Still, principals and teachers get to keep just a fraction of the revenues they raise.

As in the university system, much of the cash is passed on to officials higher up the chain of command in relevant education bureaus and in the party ­hierarchy. In addition to off-budget income earned through trading positions, communist education officials enjoy exclusive access to privileged education facilities that they can rent out for a tidy sum.

Senior officials are reported to pay just $1500 a year all inclusive for their dependants to attend a top kindergarten in Beijing, valued at more than $20,000 at market rates.
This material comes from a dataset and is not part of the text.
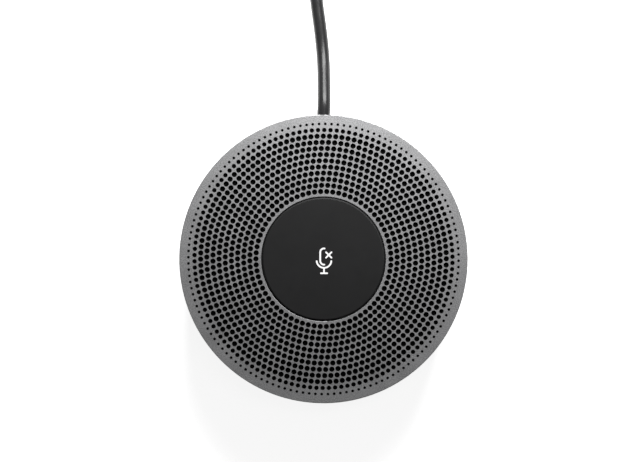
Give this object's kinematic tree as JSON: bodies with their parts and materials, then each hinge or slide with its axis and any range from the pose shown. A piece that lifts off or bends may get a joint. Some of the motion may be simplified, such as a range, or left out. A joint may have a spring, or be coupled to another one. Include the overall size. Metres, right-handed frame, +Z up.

An enterprising official entitled to a place in such a kindergarten can be persuaded to sponsor another’s child into that kindergarten for a hefty facilitation fee. The same applies to exclusive university creches. The International Herald ­Tribune reported in 2012 that for a facilitation fee of about $25,000 a parent could secure a university official’s endorsement to attend the Clean China Kindergarten attached to Tsinghua University.

Corruption in schools and kindergartens is more widespread than in universities. All parents everywhere want a good education for their children. In China parents are willing to pay as much as they can afford in under-the-table placement fees to get their children into preferred schools and preschools. One parent told me that his little girl came home one day from her tin-shed migrant school in Beijing to say that a rural classmate had just been admitted into a formal Beijing city school up the road.

When would her turn come to move up to the real school, she asked her father. He told her that the parents of her fortunate classmate had probably “made a phone call” to the principal. “Dad,” she answered, “why can’t you make a phone call for me?” Her father was lost for words. How could he begin to explain to a six year-old what it means to make a phone call to an educational authority in China?